I wonder if she’s in denial about having an important figure of hers shattered, but she keeps insisting that Logan’s actions are excusable. When she showed me the “apologies” he made, I tried to teach her the difference between a non-apology and a real apology, but she won’t listen to me. I also asked her how she thinks the family of the guy who committed suicide felt about the video, and told her about the time a friend’s family member committed suicide, but she keeps saying it’s “no big deal.”

It’s one thing to like a person others don’t like, but it’s another thing to excuse others’ bad behavior. I also looked at Logan’s other Japan vlogs where he’s very rude and disrespectful to the Japanese people (blocking traffic, throwing things at policemen, etc). Is my sister going to be learning this behavior from him? How do I make her understand why his actions are wrong?

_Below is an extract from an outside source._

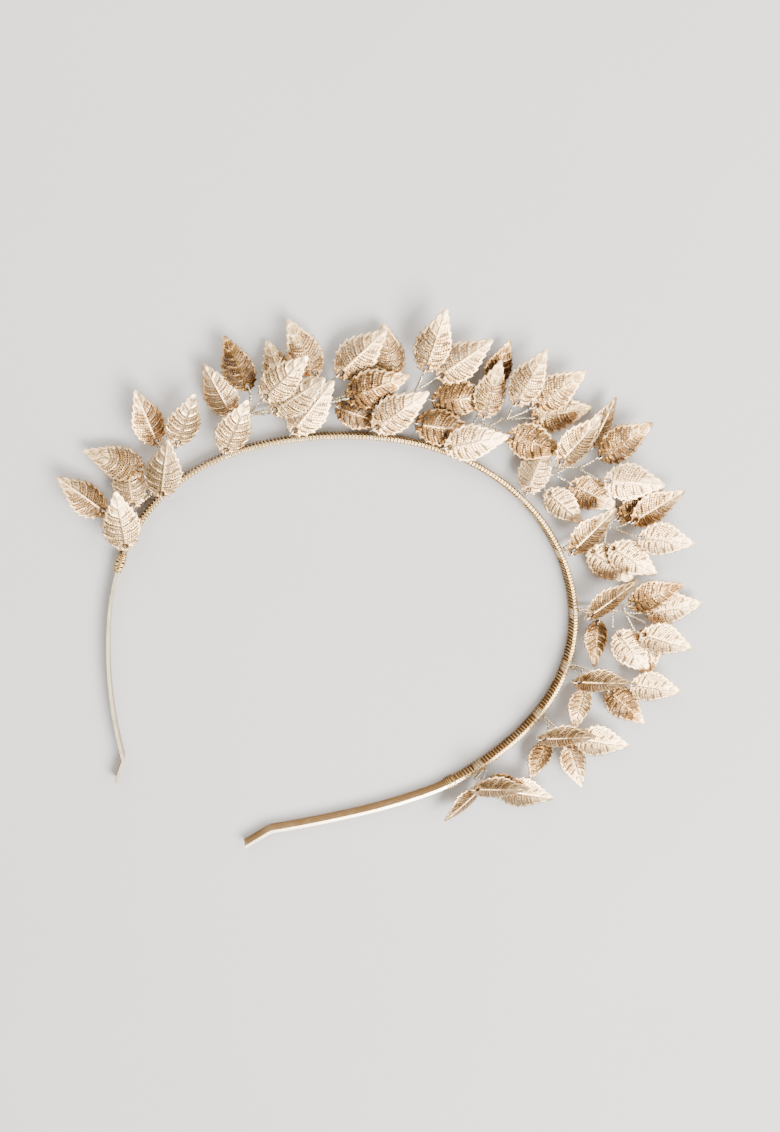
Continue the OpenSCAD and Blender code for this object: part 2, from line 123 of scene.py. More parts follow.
# matt uncoated paper: an even pale sheet with a slow drift of tone
paper_place = add_node(paper, "ShaderNodeTexCoord")
paper_tone = add_node(
    paper,
    "ShaderNodeTexNoise",
    {"Vector": paper_place.outputs["Object"], "Scale": 1 / (tone_patch * mm), "Detail": 3.0},
)
paper_color = add_node(paper, "ShaderNodeValToRGB", {"Fac": paper_tone.outputs["Fac"]})
paper_color.color_ramp.elements[0].color = linear("#CAC7C3")
paper_color.color_ramp.elements[1].color = linear("#D2CFCB")
finish_material(paper, {"Base Color": paper_color.outputs["Color"], "Roughness": 0.85})
floor = mesh_object(
    "floor",
    [
        (-floor_half, -floor_half, -floor_drop * mm),
        (floor_half, -floor_half, -floor_drop * mm),
        (floor_half, floor_half, -floor_drop * mm),
        (-floor_half, floor_half, -floor_drop * mm),
    ],
    [(0, 1, 2, 3)],
    paper,
)


# Light. One soft box stands where the flat leaves of the denser side mirror it
# to the camera, two weaker ones fill the other side and the crown's top, and a
# pale room lights the rest.
soft_boxes = [
    # name, position in metres, side in metres, power in watts
    ("key", (0.50, -0.08, 0.87), 0.64, 31.0),
    ("fill", (-0.60, 0.30, 0.70), 0.60, 8.0),
    ("top", (0.30, 0.62, 0.75), 0.55, 7.0),
]
for name, place, side, power in soft_boxes:
    lamp = bpy.data.objects.new(name, bpy.data.lights.new(name, "AREA"))
    bpy.context.scene.collection.objects.link(lamp)
    lamp.data.shape = "SQUARE"
    lamp.data.size = side
    lamp.data.energy = power
    lamp.location = place
    lamp.rotation_mode = "QUATERNION"
    lamp.rotation_quaternion = Vector(place).to_track_quat("Z", "Y")
    lamp.visible_camera = False
room_strength = 0.36
room = bpy.data.worlds.new("room")
room.use_nodes = True
room_light = room.node_tree.nodes["Background"]
room_light.inputs["Color"].default_value = linear("#F1EFEC")
room_light.inputs["Strength"].default_value = room_strength
bpy.context.scene.world = room


# Band. A spring-steel hairband strip, plated pale gold and standing on its
# long edge. It stays as the CAD solid and takes a drawn, slightly worn finish
# with painted light and shade.
drawn_line = 0.11
drawn_streak = 8.0
wear_patch = 3.5
# places on Y between which the bare arms pass into the bound stretch, where
# the strip takes painted shade under the binding
bare_to = -36.0
bound_from = -28.0
drawn_plate = new_material("drawn_pale_gold_plate")
# drawn steel under thin gold plate: satin streaks along the strip, a painted
# highlight making the upper edge pale, painted shade giving the two faces a deeper,
# duller gold, and painted shade on the strip under the binding, between its turns
drawn_place = add_node(drawn_plate, "ShaderNodeTexCoord")
streaks = (1 / (drawn_streak * mm), 1 / (drawn_streak * mm), 1 / (drawn_line * mm))
drawn_lines_place = add_node(
    drawn_plate,
    "ShaderNodeMapping",
    {"Vector": drawn_place.outputs["Object"], "Scale": streaks},
)
drawn_lines = add_node(
    drawn_plate,
    "ShaderNodeTexNoise",
    {"Vector": drawn_lines_place.outputs["Vector"], "Scale": 1.0, "Detail": 4.0},
)
drawn_wear = add_node(
    drawn_plate,
    "ShaderNodeTexNoise",
    {
        "Vector": drawn_place.outputs["Object"],
        "Scale": 1 / (wear_patch * mm),
        "Detail": 5.0,
        "Roughness": 0.65,
    },
)
drawn_facing = add_node(drawn_plate, "ShaderNodeNewGeometry")
drawn_split = add_node(
    drawn_plate, "ShaderNodeSeparateXYZ", {"Vector": drawn_facing.outputs["Normal"]}
)
# painted highlight and shade: the upward-facing edge is painted paler and the side faces darker
drawn_painted_edge_light = add_node(
    drawn_plate,
    "ShaderNodeMapRange",
    {
        "Value": drawn_split.outputs["Z"],
        "From Min": 0.2,
        "From Max": 0.8,
        "To Min": -0.2,
        "To Max": 0.2,
    },
)
drawn_place_split = add_node(
    drawn_plate, "ShaderNodeSeparateXYZ", {"Vector": drawn_place.outputs["Object"]}
)
# painted shade: the strip is darker along the stretch the binding covers
drawn_painted_binding_shade = add_node(
    drawn_plate,
    "ShaderNodeMapRange",
    {
        "Value": drawn_place_split.outputs["Y"],
        "From Min": bare_to * mm,
        "From Max": bound_from * mm,
        "To Min": 0.0,
        "To Max": 0.3,
    },
)
drawn_even = add_node(
    drawn_plate,
    "ShaderNodeMapRange",
    {
        "Value": drawn_wear.outputs["Fac"],
        "From Min": 0.3,
        "From Max": 0.7,
        "To Min": 0.43,
        "To Max": 0.57,
    },
)
# real wear, less the painted shade under the binding
drawn_wear_and_binding_shade = add_node(
    drawn_plate,
    "ShaderNodeMath",
    {0: drawn_even.outputs["Result"], 1: drawn_painted_binding_shade.outputs["Result"]},
    operation="SUBTRACT",
)
# wear plus the painted edge highlight and face shade
drawn_wear_and_painted_light = add_node(
    drawn_plate,
    "ShaderNodeMath",
    {0: drawn_wear_and_binding_shade.outputs[0], 1: drawn_painted_edge_light.outputs["Result"]},
    operation="ADD",
    use_clamp=True,
)
drawn_color = add_node(drawn_plate, "ShaderNodeValToRGB", {"Fac": drawn_wear_and_painted_light.outputs[0]})
drawn_color.color_ramp.elements[0].position = 0.0
drawn_color.color_ramp.elements[0].color = linear("#5E3A14")
drawn_color.color_ramp.elements[1].position = 0.7
drawn_color.color_ramp.elements[1].color = linear("#F0DDB6")
drawn_color.color_ramp.elements.new(0.3).color = linear("#A07A46")
drawn_rough = add_node(
    drawn_plate,
    "ShaderNodeMapRange",
    {"Value": drawn_lines.outputs["Fac"], "To Min": 0.2, "To Max": 0.38},
)
drawn_bump = add_node(
    drawn_plate,
    "ShaderNodeBump",
    {"Height": drawn_lines.outputs["Fac"], "Strength": 0.12, "Distance": 0.02 * mm},
)
finish_material(
    drawn_plate,
    {
        "Metallic": 1.0,
        "Base Color": drawn_color.outputs["Color"],
        "Roughness": drawn_rough.outputs["Result"],
        "Normal": drawn_bump.outputs["Normal"],
    },
)
for material_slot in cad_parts["band"].material_slots:
    material_slot.material = drawn_plate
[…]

That’s gonna be tough, Sparkler, for reasons we’ll get to in a second. But hey, if you want to dissuade your sister from her continued interest in Logan Paul? Then a good first step would be to stop doing your best impression of a scandalized granny, and lecturing her over and over about how he’s rude, disrespectful, and badly behaved—because dude, she knows. You realize this, don’t you? That’s why she likes him! That’s his brand! Rude and disrespectful are like catnip to the tiny edgelord wannabes who make up Paul’s fanbase (and the fanbases of so many teen bad-boy icons before him). Your distaste for him is just part of that appeal.

So when you clutch your pearls and purse your lips and make noises about how her continued support of Logan Paul is excusing bad behavior, all you are doing is cementing the guy’s status, in your sister’s eyes, as the coolest dude ever to live.

And since that is presumably the opposite of what you want to accomplish, now would be a good time to back off and let her find her own way—while also reminding yourself that the fandoms she belongs to at the age of twelve are in no way a predictor of what kind of person your sister (or anyone else) will become. Your sis is not going to start throwing things at policemen or disrespecting the dead just because she watched someone do it on YouTube, anymore than kids of my generation started snorting clumps of wasabi or bungee-jumping inside a porta-potty full of pig manure because the Jackass gang was doing it (although man, did we get some hilariously stern lectures at the time from very clueless adults who seemed not to grasp the difference between a role model and a stuntman). The entertainment value of a performance like that, or an internet presence like Logan Paul’s, stems directly from the fact that 99.99999% of people would never do the stuff they’re seeing onscreen. They watch to be horrified. They watch to be shocked. They watch because OMG, they can’t believe he WENT THERE.

And on that note, yes, some people (like your sis, but she’s certainly not alone) are willing to give a pass to the guy whose entire brand is Shocking Dumbass Behavior when he edges over the line into Shocking Dumbass Behavior PLUS. Are they wrong? Eh, maybe—but maybe the problem is more that they’re consistent, in a way that exposes uncomfortable truths about the arbitrary lines we all draw to police other people’s moral no-go zones, which have a way of conveniently falling in places we never would’ve gone anyway. Of all the people who came out against Logan Paul, how many were really risking anything by denouncing him? How many, like you, were just joining in the pile-on against someone they already found distasteful to begin with? How eager would they (and you) be by comparison if the target du jour was someone they liked, and were more inclined to be charitable with?

To be clear, I’m not accusing you of anything. Maybe you’re even one of those people who purges your libraries and donates to charity every time a creator you like makes a misstep. But reasonable people can disagree about where they draw those lines, and about what kinds of foibles they’re willing to forgive in their preferred entertainers—just as reasonable people can disagree on whether Logan Paul did enough to make amends for the mistake he made. (I mean, I didn’t even know who the guy was prior to this controversy, but his apology seems perfectly fine to me). And if it didn’t lead to substantive change in the aftermath…well, from a man who has a multi-million-dollar stake in continuing to be exactly as stupid and boundary-pushing as he can get away with, that’s hardly surprising.

Meanwhile, all of this is stuff you can talk about with your sister—but in the form of a conversation, please, not a sanctimonious lecture in which you try to “teach” her that her opinions are wrong. (And since you’ve already beaten this particular scandal into the ground, you might want to wait awhile and for a new/better opportunity to broach the subject.) After all, how to engage with the work of artists who behave badly, let alone for whom bad behavior is their entire brand, is something human beings have wrestled with constantly over the course of our history, and will continue to wrestle with well into the future. It’s not a question that invites easy conclusions. So instead of telling Sis how she should feel, why not ask her what she thinks? Giving someone the chance to explain her perspective may not change her mind, but it does mean she’ll have to think it through. And hey, maybe she’ll surprise you by giving you something to think about, too.